I realize those things are probably in the sales handbook, which is why I again want to reiterate my overarching thesis: AT&T, PLEASE JUMP STRAIGHT UP MY ASS. ALL THE WAY UP THERE. DON’T BE SHY.
Adding supreme insult to injury are the (wasteful, spammy) letters pictured above, which just will not stop fucking showing up in my mailbox, even after I have tried TWICE and failed to get your precious U-Verse service. I get at least one a week. You want to give me $300 to sign up for U-Verse, huh? Is that AFTER I donate my kidney to your CEO? Is that in the fine print?
I am writing this letter so that perhaps someone with a soul in your company might see it and pause long enough to realize that treating your longtime customers like this is, oh, I don’t know, FUCKING ATROCIOUS? And should probably stop?
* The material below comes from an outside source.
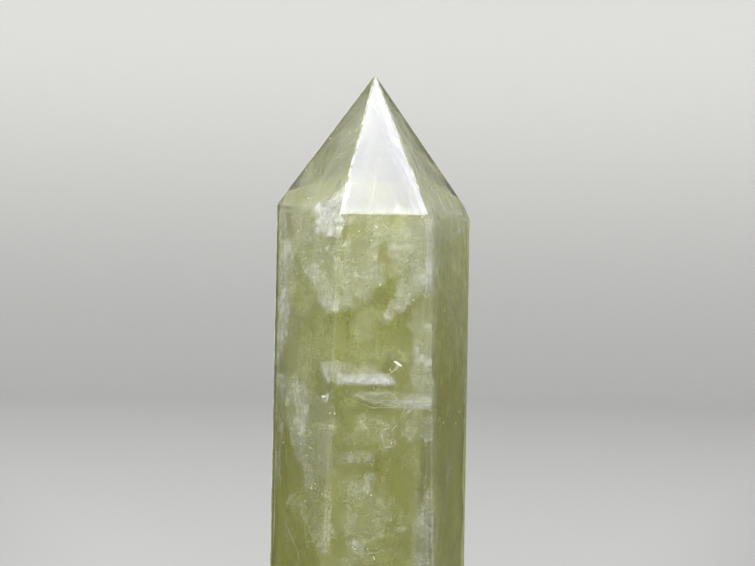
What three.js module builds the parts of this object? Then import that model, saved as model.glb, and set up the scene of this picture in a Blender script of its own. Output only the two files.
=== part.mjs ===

Anyway, I am canceling all my AT&T services as a result of this incident, not to mention your cumulative history of dicking me around. It’s something I should have done a long time ago. Sadly, I still have cell service with your company because I have an iPhone. But now that Verizon has entered the iPhone market, it shouldn’t be too long before you can scratch my name from your roll of huckleberries for good.
Your trampoline + my ass,
Lindsey Turner
*Before you go thinking this is something related to my credit, rest assured that my credit is good. Better than good. Great.